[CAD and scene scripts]
[Begin]

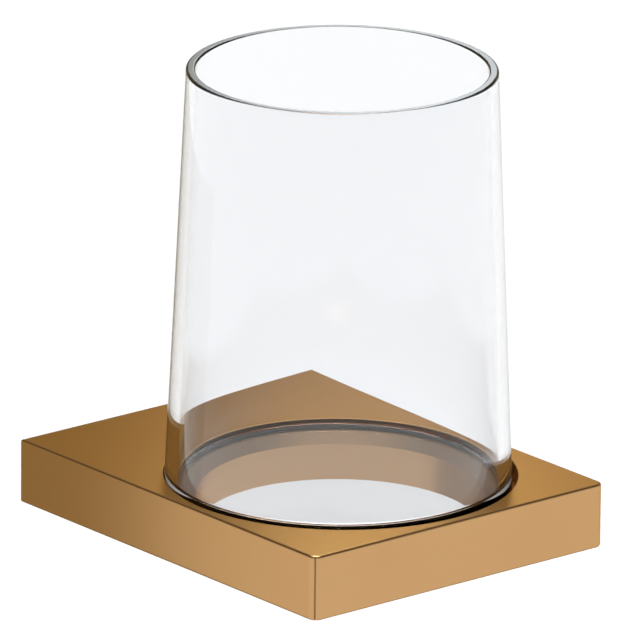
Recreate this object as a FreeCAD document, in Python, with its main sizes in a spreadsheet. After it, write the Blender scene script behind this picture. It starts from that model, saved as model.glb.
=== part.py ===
import FreeCAD, Part
import math
import os
import Sketcher

# Wall-mounted tumbler holder: a metal slab with a stepped round hole, in which a crystal tumbler stands.
# The slab hangs on a concealed bracket, two draw studs on a wall plate, and two grub screws lock it from below.
# Frame: origin on the wall, in the middle of the slab's wall face. +X to the right of someone who faces
# the wall, +Y into the wall, +Z up. Everything is in millimetres.

DIMENSIONS = {
    # slab
    "body_width": 86.4,
    "body_depth": 107.4,
    "body_height": 15.4,
    "corner_round": 2.2,  # plan radius of the two free corners
    "edge_round": 0.6,  # along the top and bottom outlines
    "hole_reach": 64.2,  # from the wall to the hole's axis
    "hole_radius": 40.8,
    "hole_edge_round": 0.35,
    "seat_depth": 4.2,  # from the slab's top to the seat
    "seat_bore_radius": 33.4,
    "seat_chamfer": 2.6,
    # ring let into the seat
    "ring_inner_radius": 37.2,
    "ring_outer_radius": 38.6,
    "ring_thickness": 0.8,
    "ring_groove_depth": 0.5,
    "ring_clearance": 0.05,
    # crystal tumbler
    "glass_height": 100.95,
    "glass_foot_radius": 40.2,
    "glass_rim_radius": 35.8,
    "glass_rim_wall": 2.3,
    "glass_foot_wall": 3.0,
    "glass_base": 3.5,
    "glass_foot_round": 1.2,
    "glass_inner_round": 1.0,
    "glass_rim_round": 0.6,
    "glass_gap": 0.05,  # between the foot and the ring
    "glass_shift_x": -0.45,  # the tumbler stands loose in its hole
    "glass_shift_y": 0.35,
    # recess in the wall face for the concealed bracket
    "recess_width": 62.0,
    "recess_height": 9.4,
    "recess_depth": 3.3,
    "recess_round": 3.0,
    "stud_bore_radius": 4.0,
    "stud_bore_depth": 12.4,  # from the wall
    # concealed bracket
    "plate_width": 61.2,
    "plate_height": 8.8,
    "plate_thickness": 3.0,
    "plate_round": 2.7,
    "wall_screw_spacing": 47.0,
    "wall_screw_radius": 2.25,
    "countersink": 1.7,
    # draw studs, riveted in the plate
    "stud_spacing": 23.0,
    "stud_shank_radius": 2.0,
    "stud_collar_radius": 3.7,
    "stud_collar_length": 1.2,
    "stud_radius": 3.0,
    "stud_length": 8.8,  # in front of the plate
    "stud_groove_reach": 8.2,  # from the wall to the middle of the groove
    "stud_groove_depth": 1.2,
    "stud_nose": 0.6,
    # grub screws
    "grub_radius": 2.0,
    "grub_clearance": 0.05,
    "grub_recess": 0.3,
    "grub_length": 5.1,
    "grub_point_length": 1.7,
    "grub_tip_radius": 0.3,
    "hex_radius": 1.15,  # to the socket's corners
    "hex_depth": 2.0,
}

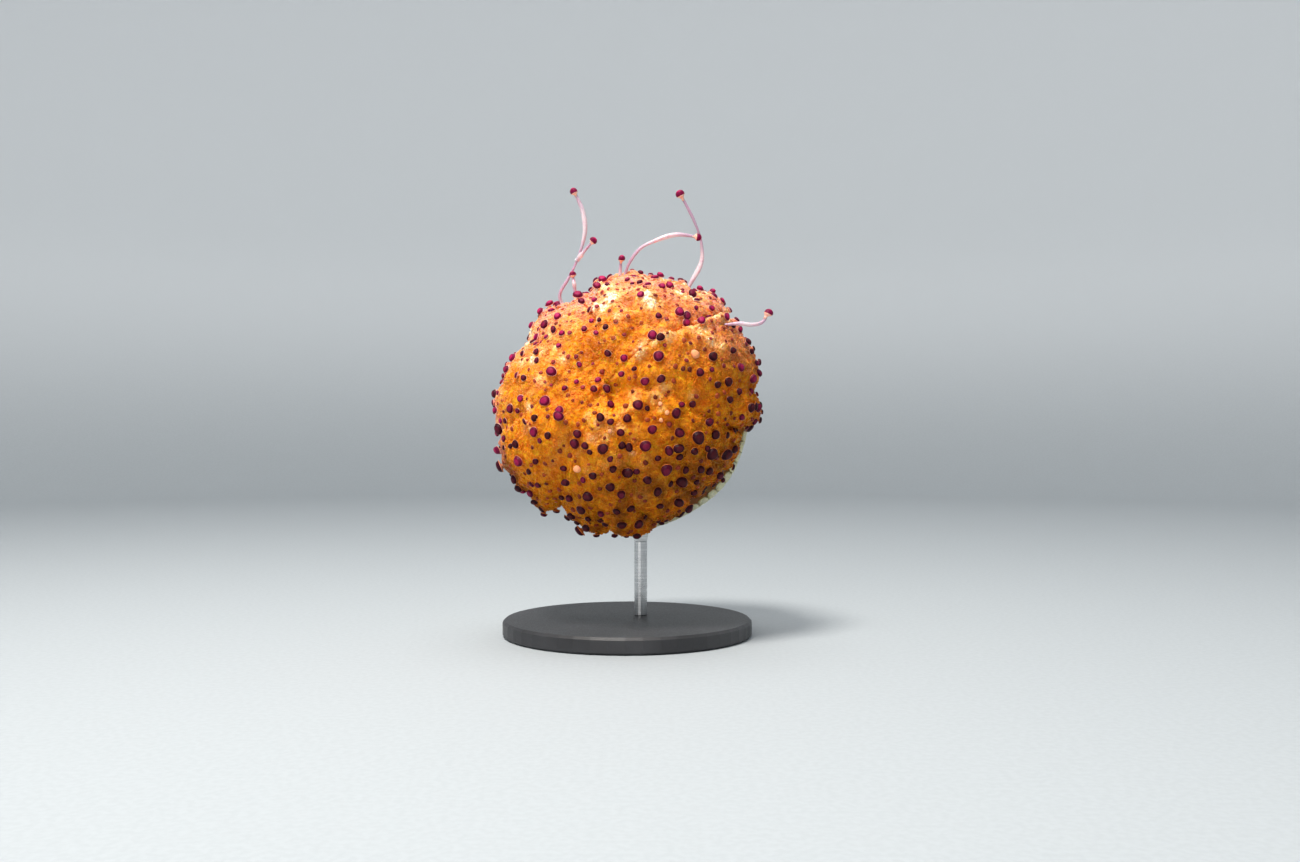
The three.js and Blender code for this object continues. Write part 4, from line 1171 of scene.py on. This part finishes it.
def make_bell():
    """The umbrella with its dome and lappets, one closed skin, in the animal's frame."""
    azimuth = angles_around(BELL_AROUND)
    wave = LAPPETS * azimuth
    tongue = np.abs(np.cos(wave / 2)) ** 0.3
    uneven = 1 + 0.12 * np.sin(5 * azimuth) + 0.1 * np.sin(13 * azimuth + 1)
    flare = BELL_FLARE["share"] * (0.5 + 0.5 * np.cos(azimuth - BELL_FLARE["towards"])) ** 2
    dome_rings = []
    for share in np.linspace(0.03, 0.97, 22):
        swell = math.sqrt(1 - share**2.2)
        dome_rings.append((share * DOME_RADIUS, BELL_OUTSIDE[0, 1] + (DOME_TOP - BELL_OUTSIDE[0, 1]) * swell))
    outside = np.vstack([dome_rings, bell_profile(BELL_OUTSIDE, BELL_ALONG)])
    inside = bell_profile(BELL_INSIDE, BELL_ALONG)[::-1]
    rings, numbers = [], []
    step = np.cumsum(np.concatenate([[0], lengths(np.diff(outside, axis=0))]))
    for (radius, z), travelled in zip(outside, step):
        margin = smoothstep(travelled, step[-1] - MARGIN, step[-1])
        furrow = (0.45 * MM * margin) * (tongue - 1)
        swell = 0.5 * MM * np.sin(8 * azimuth + 0.4) * margin
        ring_radius = (radius + furrow + swell) * (1 + flare * margin)
        rings.append((ring_radius, z))
        numbers.append((travelled / step[-1], radius))
    edge_radius, edge_z = outside[-1]
    for reach, outwards in LAPPET_RINGS:
        ring_radius = edge_radius + outwards * MM - LAPPET_CURL * reach**2
        rings.append((ring_radius * (1 + flare), edge_z + LAPPET_LENGTH * reach * tongue * uneven))
        numbers.append((1.0, edge_radius))
    for radius, z in inside:
        margin = smoothstep(radius, 0.7 * edge_radius, 0.97 * edge_radius)
        rings.append((radius * (1 + flare * margin), z))
        numbers.append((0.5, radius))
    points = np.concatenate([around_axis(ring_radius, azimuth, z) for ring_radius, z in rings])
    rows = len(rings)
    points = np.vstack([points, [0, 0, DOME_TOP], [0, 0, BELL_INSIDE[0, 1]]])
    along, radii = (np.repeat(column, BELL_AROUND) for column in zip(*numbers))
    around = np.tile(azimuth, rows)
    branches = CANALS * 2 ** sum((radii > fork).astype(int) for fork in CANAL_FORKS)
    canal = np.abs(np.cos(around * branches / 2 + 0.15 * np.sin(radii / (3 * MM)))) ** 24
    canal = canal * smoothstep(radii, 30 * MM, 40 * MM)
    yolk = 1 - smoothstep(radii + 1.5 * MM * np.sin(9 * around), 27 * MM, 36 * MM)
    values = {
        "along": np.append(along, [0, 0.5]),
        "canal": np.append(canal, [0, 0]),
        "yolk": np.append(yolk, [1, 1]),
    }
    triangles = closed_tube(rows, BELL_AROUND)
    bell = mesh_object("bell_skin", to_world(points), triangles, [bell_material()], values)
    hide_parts("bell_dome", *[f"bell_octant_{index + 1}" for index in range(8)])


make_bell()

# ---- The stand ----


def steel_material():
    nodes = Nodes("stand_steel")
    brushed = nodes.add("ShaderNodeMapping", {"Vector": nodes.place, "Scale": (9.0, 9.0, 700.0)}).outputs[0]
    streaks = nodes.add("ShaderNodeTexNoise", {"Vector": brushed, "Scale": 4.0, "Detail": 4.0}).outputs["Fac"]
    smudge = nodes.noise(18 * MM, 3.0)
    base = nodes.tint(colour(176, 178, 180), colour(206, 207, 208), streaks, 0.3, 0.7)
    rough = nodes.span(smudge, 0.3, 0.7, 0.24, 0.36)
    return nodes.finish(base, nodes.bump(streaks, 0.03 * MM, 0.5), rough, metal=1.0)


def base_material():
    nodes = Nodes("stand_base")
    grain = nodes.noise(0.8 * MM, 3.0, 0.7)
    cloud = nodes.noise(40 * MM, 3.0)
    base = nodes.tint(colour(40, 40, 43), colour(54, 54, 57), cloud, 0.3, 0.7)
    rough = nodes.span(grain, 0.3, 0.7, 0.42, 0.55)
    return nodes.finish(base, nodes.bump(grain, 0.05 * MM, 0.6), rough)


for node_name, material in (
    ("stand_cradle", steel_material()),
    ("stand_rod", steel_material()),
    ("stand_base", base_material()),
):
    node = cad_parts[node_name]
    node.data.materials.clear()
    node.data.materials.append(material)

# ---- The floor, the light and the camera ----


FLOOR_RADIUS = 1.7
FLOOR_BEND = 0.6  # the radius of the sweep
WALL_TOP = 3.0
FLOOR_SIDES = 96


def make_floor():
    """A round floor that sweeps up into a wall, the same from every side."""
    line = [(reach, 0.0) for reach in np.linspace(0.05, FLOOR_RADIUS, 8)]
    for turn in np.linspace(0, math.pi / 2, 24)[1:]:
        line.append((FLOOR_RADIUS + FLOOR_BEND * math.sin(turn), FLOOR_BEND - FLOOR_BEND * math.cos(turn)))
    line.append((FLOOR_RADIUS + FLOOR_BEND, WALL_TOP))
    angles = angles_around(FLOOR_SIDES)
    rings = [around_axis(reach, angles, z) for reach, z in line]
    points = np.vstack([*rings, [[0, 0, 0]]])
    walls = rings_triangles(len(line), FLOOR_SIDES)[:, ::-1]
    faces = np.vstack([walls, fan_triangles(0, FLOOR_SIDES, len(points) - 1)])
    mesh = bpy.data.meshes.new("floor")
    mesh.from_pydata(points.tolist(), [], faces.tolist())
    mesh.shade_smooth()
    nodes = Nodes("floor_paper")
    paper = nodes.noise(3 * MM, 3.0)
    height = nodes.add("ShaderNodeSeparateXYZ", {"Vector": nodes.place}).outputs["Z"]
    base = nodes.tint(colour(176, 182, 186), colour(181, 187, 191), paper, 0.3, 0.7)
    base = nodes.tint(base, colour(224, 228, 231), height, 0.0, 0.5)
    mesh.materials.append(nodes.finish(base, nodes.bump(paper, 0.05 * MM, 0.3), 0.8))
    new_object("floor", mesh)


def area_light(name, place, aim, size, power, tint):
    data = bpy.data.lights.new(name, "AREA")
    data.shape = "DISK"
    data.size = size
    data.energy = power
    data.color = tint
    light = new_object(name, data)
    light.location = place
    light.rotation_euler = (Vector(aim) - Vector(place)).to_track_quat("-Z", "Y").to_euler()


def make_light():
    aim = (0, -0.02, 0.14)
    area_light("key", (-0.3, -0.55, 1.25), aim, 0.3, 20, (1.0, 0.96, 0.9))
    area_light("fill", (-0.6, -1.5, 0.5), aim, 1.0, 5.5, (1.0, 0.97, 0.94))
    area_light("top", (0.0, 0.2, 2.7), (0, 0, 0), 2.2, 28, (1.0, 1.0, 1.0))
    world = bpy.data.worlds.new("studio")
    world.use_nodes = True
    world.node_tree.nodes["Background"].inputs["Color"].default_value = (0.96, 0.98, 1.0, 1.0)
    world.node_tree.nodes["Background"].inputs["Strength"].default_value = 0.2
    bpy.context.scene.world = world


def make_camera():
    data = bpy.data.cameras.new("camera")
    data.lens = LENS
    data.sensor_width = SENSOR
    camera = new_object("camera", data)
    camera.location = CAMERA
    camera.rotation_euler = (math.pi / 2, 0, 0)
    bpy.context.scene.camera = camera


make_floor()
make_light()
make_camera()
bpy.context.scene.view_settings.view_transform = "Standard"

[End]

■ TASK ■
Starting at the first line of the records, print each line exactly, stopping after the line that contains "# the wall, +Y".

■ FULL RESPONSE ■
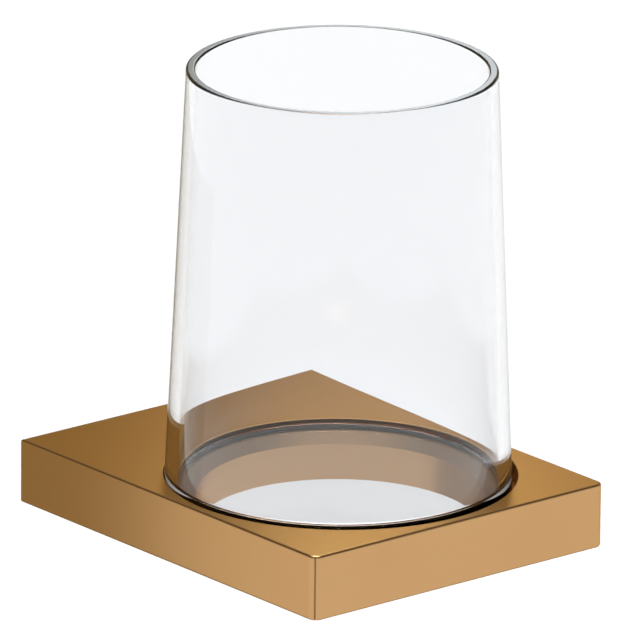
Recreate this object as a FreeCAD document, in Python, with its main sizes in a spreadsheet. After it, write the Blender scene script behind this picture. It starts from that model, saved as model.glb.
=== part.py ===
import FreeCAD, Part
import math
import os
import Sketcher

# Wall-mounted tumbler holder: a metal slab with a stepped round hole, in which a crystal tumbler stands.
# The slab hangs on a concealed bracket, two draw studs on a wall plate, and two grub screws lock it from below.
# Frame: origin on the wall, in the middle of the slab's wall face. +X to the right of someone who faces
# the wall, +Y into the wall, +Z up. Everything is in millimetres.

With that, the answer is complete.